Paris still pulled it off, enhancing its image, not least in France, as the world’s leading tourist destination.
“We will see who can repeat a Games like this,” said Macron.
‘Joy, unity, pride’
This summer, Parisians will be able to swim at three venues along the Seine.
The Tour de France, rerouted to avoid the capital last year, returns for its traditional finish on the Champs-Elysees at the end of a stage that covers many of the same streets where 500,000 spectators watched the Olympic road races.
That stage will be on July 27, a year and a day after the Paris Games opened with an epic and grandiose ceremony, put on by a cast of 20,000 artists and staff, along the Seine.
Celine Dion sang from the Eiffel Tower while the athletes sailed down the river in the pouring rain.
“This moment is a memory we share. It’s not so common these days,” said Thomas Jolly, the artistic director for the opening and closing ceremonies. “Having everyone watching the same thing at the same time surely creates a bond!”
The ceremony left a lasting mark, he said, “of joy, unity, pride”.

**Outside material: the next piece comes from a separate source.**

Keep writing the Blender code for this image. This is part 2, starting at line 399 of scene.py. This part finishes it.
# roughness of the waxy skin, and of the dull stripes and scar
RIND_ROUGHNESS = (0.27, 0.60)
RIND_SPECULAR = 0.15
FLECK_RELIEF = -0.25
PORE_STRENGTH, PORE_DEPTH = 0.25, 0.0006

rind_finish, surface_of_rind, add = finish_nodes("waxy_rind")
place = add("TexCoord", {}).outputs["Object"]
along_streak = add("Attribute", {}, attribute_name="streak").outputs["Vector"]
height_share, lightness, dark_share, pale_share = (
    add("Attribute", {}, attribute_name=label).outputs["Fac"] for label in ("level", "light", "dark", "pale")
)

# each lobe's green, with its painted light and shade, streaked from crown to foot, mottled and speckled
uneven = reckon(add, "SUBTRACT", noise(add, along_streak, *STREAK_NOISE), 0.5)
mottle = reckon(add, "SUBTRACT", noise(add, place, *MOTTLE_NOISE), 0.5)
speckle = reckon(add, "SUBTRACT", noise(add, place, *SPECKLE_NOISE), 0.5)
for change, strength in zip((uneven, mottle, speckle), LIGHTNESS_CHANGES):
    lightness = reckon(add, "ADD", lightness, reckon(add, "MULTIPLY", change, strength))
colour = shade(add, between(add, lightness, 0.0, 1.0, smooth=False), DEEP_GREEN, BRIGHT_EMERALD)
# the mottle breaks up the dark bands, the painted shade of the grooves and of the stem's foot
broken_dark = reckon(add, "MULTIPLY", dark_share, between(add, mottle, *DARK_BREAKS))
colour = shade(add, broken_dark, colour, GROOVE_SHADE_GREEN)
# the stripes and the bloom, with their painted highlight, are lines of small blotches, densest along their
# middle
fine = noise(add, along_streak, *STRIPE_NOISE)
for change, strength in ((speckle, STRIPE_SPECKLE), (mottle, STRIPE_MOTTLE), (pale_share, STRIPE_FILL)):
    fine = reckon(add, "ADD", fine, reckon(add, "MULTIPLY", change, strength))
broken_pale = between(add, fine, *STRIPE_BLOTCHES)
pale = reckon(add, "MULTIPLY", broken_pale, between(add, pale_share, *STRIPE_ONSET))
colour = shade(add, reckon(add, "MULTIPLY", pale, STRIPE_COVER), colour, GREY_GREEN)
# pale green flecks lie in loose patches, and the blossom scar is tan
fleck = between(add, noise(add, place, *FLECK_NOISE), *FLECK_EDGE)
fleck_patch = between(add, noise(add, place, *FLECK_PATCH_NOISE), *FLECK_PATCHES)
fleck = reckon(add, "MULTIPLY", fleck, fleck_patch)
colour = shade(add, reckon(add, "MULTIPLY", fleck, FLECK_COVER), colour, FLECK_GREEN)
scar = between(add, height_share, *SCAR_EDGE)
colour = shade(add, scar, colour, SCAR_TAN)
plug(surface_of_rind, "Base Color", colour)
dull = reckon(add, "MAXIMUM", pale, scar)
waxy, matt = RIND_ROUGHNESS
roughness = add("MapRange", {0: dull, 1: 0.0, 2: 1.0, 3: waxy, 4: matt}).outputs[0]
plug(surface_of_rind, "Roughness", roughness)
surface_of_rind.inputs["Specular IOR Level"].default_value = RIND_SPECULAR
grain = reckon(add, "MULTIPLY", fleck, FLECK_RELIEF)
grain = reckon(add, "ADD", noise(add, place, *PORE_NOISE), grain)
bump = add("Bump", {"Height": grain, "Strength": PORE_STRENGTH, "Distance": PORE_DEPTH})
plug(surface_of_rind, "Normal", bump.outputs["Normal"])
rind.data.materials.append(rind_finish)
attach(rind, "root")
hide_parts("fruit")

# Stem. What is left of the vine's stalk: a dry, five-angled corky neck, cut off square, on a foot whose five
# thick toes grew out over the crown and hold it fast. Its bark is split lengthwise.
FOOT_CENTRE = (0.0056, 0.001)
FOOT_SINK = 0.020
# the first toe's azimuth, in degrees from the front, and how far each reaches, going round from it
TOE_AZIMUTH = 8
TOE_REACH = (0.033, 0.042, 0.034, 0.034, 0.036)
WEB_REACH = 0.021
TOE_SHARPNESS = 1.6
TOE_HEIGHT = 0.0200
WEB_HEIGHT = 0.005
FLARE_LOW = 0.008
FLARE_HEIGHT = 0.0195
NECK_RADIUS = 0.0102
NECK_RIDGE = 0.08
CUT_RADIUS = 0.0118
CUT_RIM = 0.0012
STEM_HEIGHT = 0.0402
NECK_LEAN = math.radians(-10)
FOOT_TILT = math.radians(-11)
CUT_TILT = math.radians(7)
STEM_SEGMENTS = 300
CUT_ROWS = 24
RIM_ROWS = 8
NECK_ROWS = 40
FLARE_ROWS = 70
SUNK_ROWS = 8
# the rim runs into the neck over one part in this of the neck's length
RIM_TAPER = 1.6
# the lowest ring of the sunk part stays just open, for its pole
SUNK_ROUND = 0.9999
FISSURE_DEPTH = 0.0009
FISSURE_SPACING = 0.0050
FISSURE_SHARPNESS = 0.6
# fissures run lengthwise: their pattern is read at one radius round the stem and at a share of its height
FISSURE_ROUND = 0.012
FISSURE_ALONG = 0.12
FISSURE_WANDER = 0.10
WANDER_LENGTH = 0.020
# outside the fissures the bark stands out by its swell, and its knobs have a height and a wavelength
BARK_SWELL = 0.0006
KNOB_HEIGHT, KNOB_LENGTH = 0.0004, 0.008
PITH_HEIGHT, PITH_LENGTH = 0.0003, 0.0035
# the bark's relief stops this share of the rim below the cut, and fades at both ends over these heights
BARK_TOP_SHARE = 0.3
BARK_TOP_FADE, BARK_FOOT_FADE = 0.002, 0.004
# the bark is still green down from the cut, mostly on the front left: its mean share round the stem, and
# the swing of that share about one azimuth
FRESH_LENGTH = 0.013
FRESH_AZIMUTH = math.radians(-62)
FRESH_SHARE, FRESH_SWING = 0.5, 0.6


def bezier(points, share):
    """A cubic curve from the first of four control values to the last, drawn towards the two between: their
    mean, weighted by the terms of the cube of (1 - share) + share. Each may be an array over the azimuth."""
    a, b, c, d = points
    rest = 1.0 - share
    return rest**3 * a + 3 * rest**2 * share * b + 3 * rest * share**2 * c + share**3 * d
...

The Games themselves even made a profit, a surplus of 76 million euros (S$112.5 million).That figure does not yet include broader public spending, particularly on infrastructure, and it is here that some in France feel the Olympics has left a slightly bitter taste.
For Olympic organisers, the word “legacy” – both tangible and intangible – helps legitimise hosting an event that many countries no longer want.
“We are trying to give the Olympics a role they weren’t made for,” said Mickael Attali, a sports historian at Rennes II University.
“Good memories” and “a good image of France” remain.
“Materially, there are still some things left in Seine-Saint-Denis,” said Attali, referring to the poorest departement in mainland France where the Olympic Aquatic Centre, opposite the Stade de France, has just opened to the public.
Macron had promised the Olympics would help turn France into a sporting nation.
The number of people registered to sports clubs has increased by 5 per cent, but thousands of enthusiastic children were turned away last autumn because of a lack of space.
After the Games ended, national and local sports budgets were cut. Sports officials say that infrastructure projects have been halted and expenditure on equipment slashed.
Some French athletes were abandoned by commercial sponsors.
“All the companies that had set up sponsorship for the Olympics have left,” said a specialist in sports marketing who did not wish to be named.
Even some of France’s Olympic stars feel the lustre has faded fast.
“We should not have said there would be a legacy,” said Olympic fencing champion Manon Apithy-Brunet.